> _GIVEN INSTRUCTION_
Write out the data below in full. Keep it exact.

(3D code data)
********

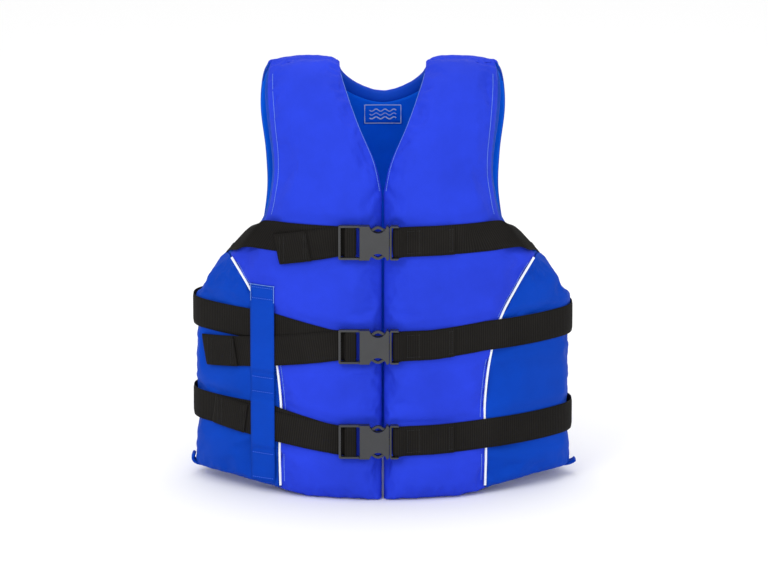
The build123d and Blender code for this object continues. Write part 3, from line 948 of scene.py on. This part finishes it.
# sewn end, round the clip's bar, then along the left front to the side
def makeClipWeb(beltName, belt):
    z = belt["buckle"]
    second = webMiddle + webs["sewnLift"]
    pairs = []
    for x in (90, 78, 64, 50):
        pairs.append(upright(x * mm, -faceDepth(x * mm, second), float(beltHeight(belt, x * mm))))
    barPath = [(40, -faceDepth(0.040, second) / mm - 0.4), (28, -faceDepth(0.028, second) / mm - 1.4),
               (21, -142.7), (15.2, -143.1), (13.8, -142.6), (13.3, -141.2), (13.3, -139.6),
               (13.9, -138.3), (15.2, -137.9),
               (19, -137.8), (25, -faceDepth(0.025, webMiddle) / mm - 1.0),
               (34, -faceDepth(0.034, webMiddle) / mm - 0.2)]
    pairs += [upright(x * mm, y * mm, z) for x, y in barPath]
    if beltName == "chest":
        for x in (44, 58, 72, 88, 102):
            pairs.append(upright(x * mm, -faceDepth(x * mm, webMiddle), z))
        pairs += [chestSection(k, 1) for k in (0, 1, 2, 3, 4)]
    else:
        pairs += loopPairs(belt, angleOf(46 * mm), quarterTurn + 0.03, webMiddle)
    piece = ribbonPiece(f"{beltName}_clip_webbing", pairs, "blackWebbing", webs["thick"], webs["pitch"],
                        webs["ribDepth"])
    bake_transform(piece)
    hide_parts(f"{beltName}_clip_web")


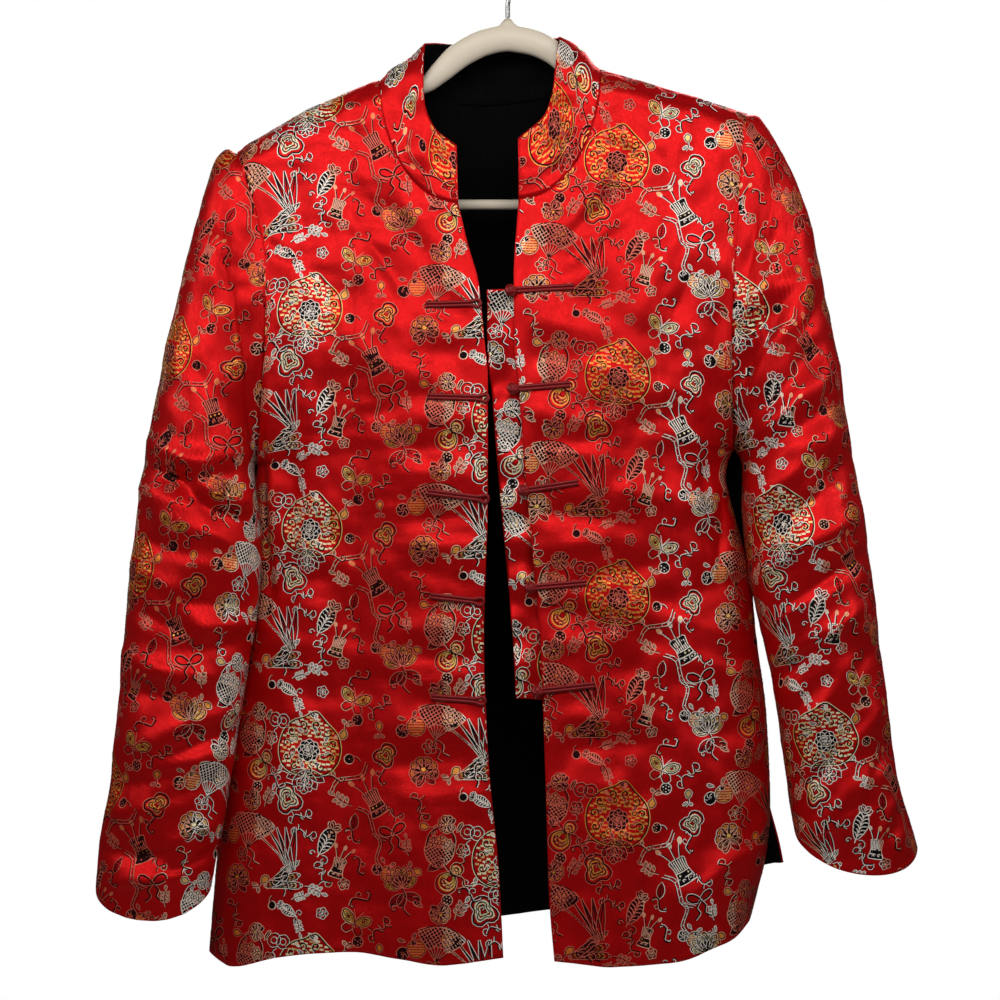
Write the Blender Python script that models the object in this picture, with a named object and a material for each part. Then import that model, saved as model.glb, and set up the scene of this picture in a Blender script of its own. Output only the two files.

********

> _SOLVED PROBLEM_
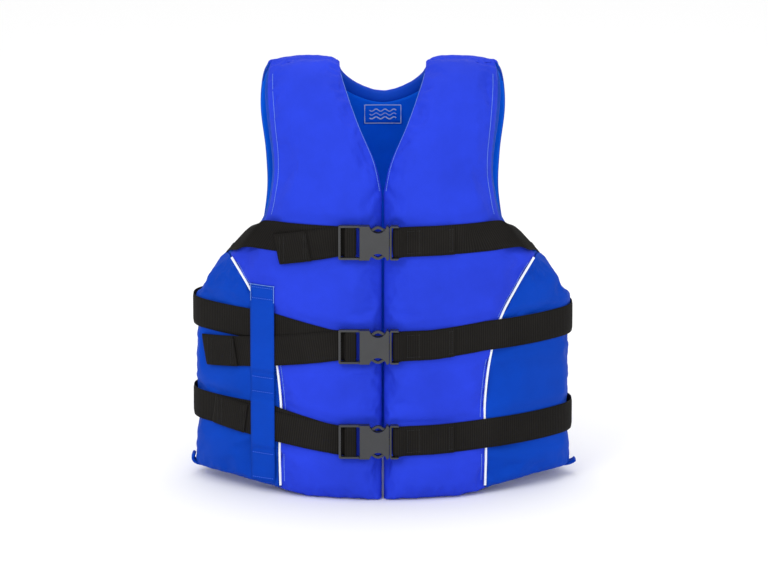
The build123d and Blender code for this object continues. Write part 3, from line 948 of scene.py on. This part finishes it.
# sewn end, round the clip's bar, then along the left front to the side
def makeClipWeb(beltName, belt):
    z = belt["buckle"]
    second = webMiddle + webs["sewnLift"]
    pairs = []
    for x in (90, 78, 64, 50):
        pairs.append(upright(x * mm, -faceDepth(x * mm, second), float(beltHeight(belt, x * mm))))
    barPath = [(40, -faceDepth(0.040, second) / mm - 0.4), (28, -faceDepth(0.028, second) / mm - 1.4),
               (21, -142.7), (15.2, -143.1), (13.8, -142.6), (13.3, -141.2), (13.3, -139.6),
               (13.9, -138.3), (15.2, -137.9),
               (19, -137.8), (25, -faceDepth(0.025, webMiddle) / mm - 1.0),
               (34, -faceDepth(0.034, webMiddle) / mm - 0.2)]
    pairs += [upright(x * mm, y * mm, z) for x, y in barPath]
    if beltName == "chest":
        for x in (44, 58, 72, 88, 102):
            pairs.append(upright(x * mm, -faceDepth(x * mm, webMiddle), z))
        pairs += [chestSection(k, 1) for k in (0, 1, 2, 3, 4)]
    else:
        pairs += loopPairs(belt, angleOf(46 * mm), quarterTurn + 0.03, webMiddle)
    piece = ribbonPiece(f"{beltName}_clip_webbing", pairs, "blackWebbing", webs["thick"], webs["pitch"],
                        webs["ribDepth"])
    bake_transform(piece)
    hide_parts(f"{beltName}_clip_web")


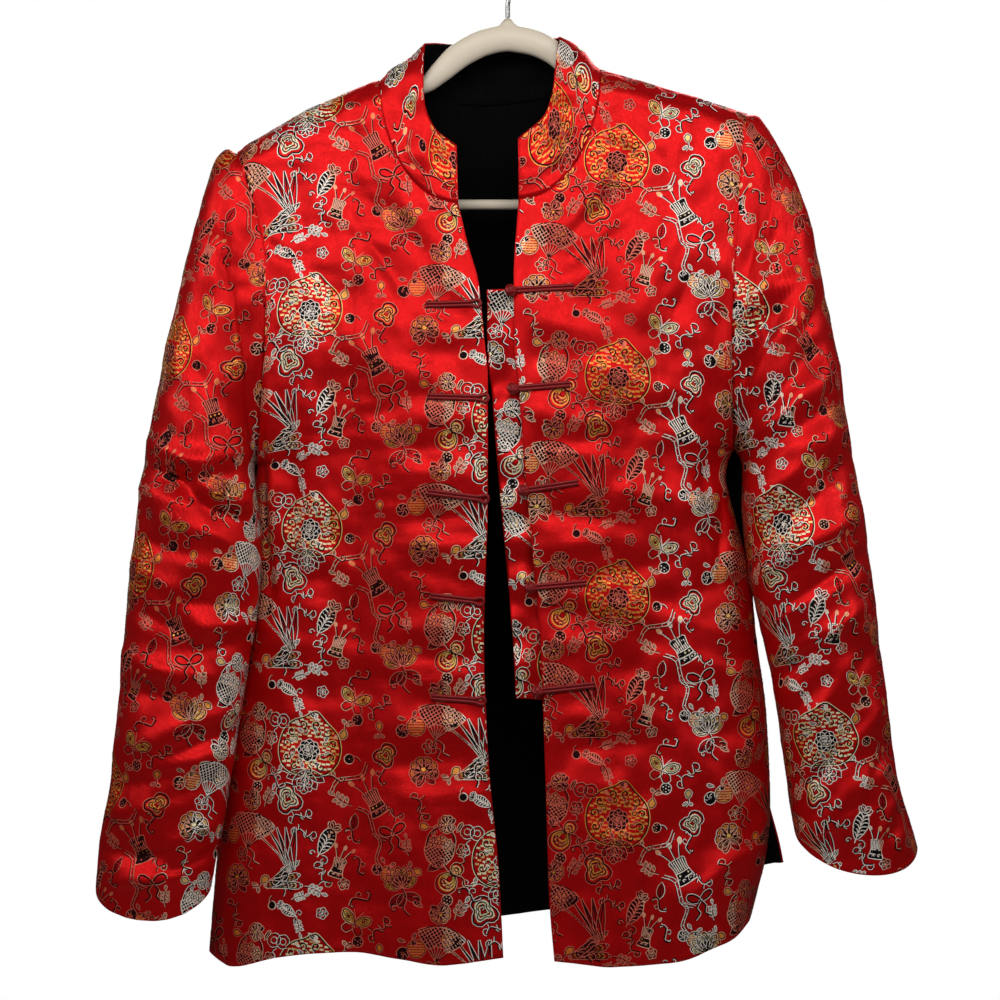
Write the Blender Python script that models the object in this picture, with a named object and a material for each part. Then import that model, saved as model.glb, and set up the scene of this picture in a Blender script of its own. Output only the two files.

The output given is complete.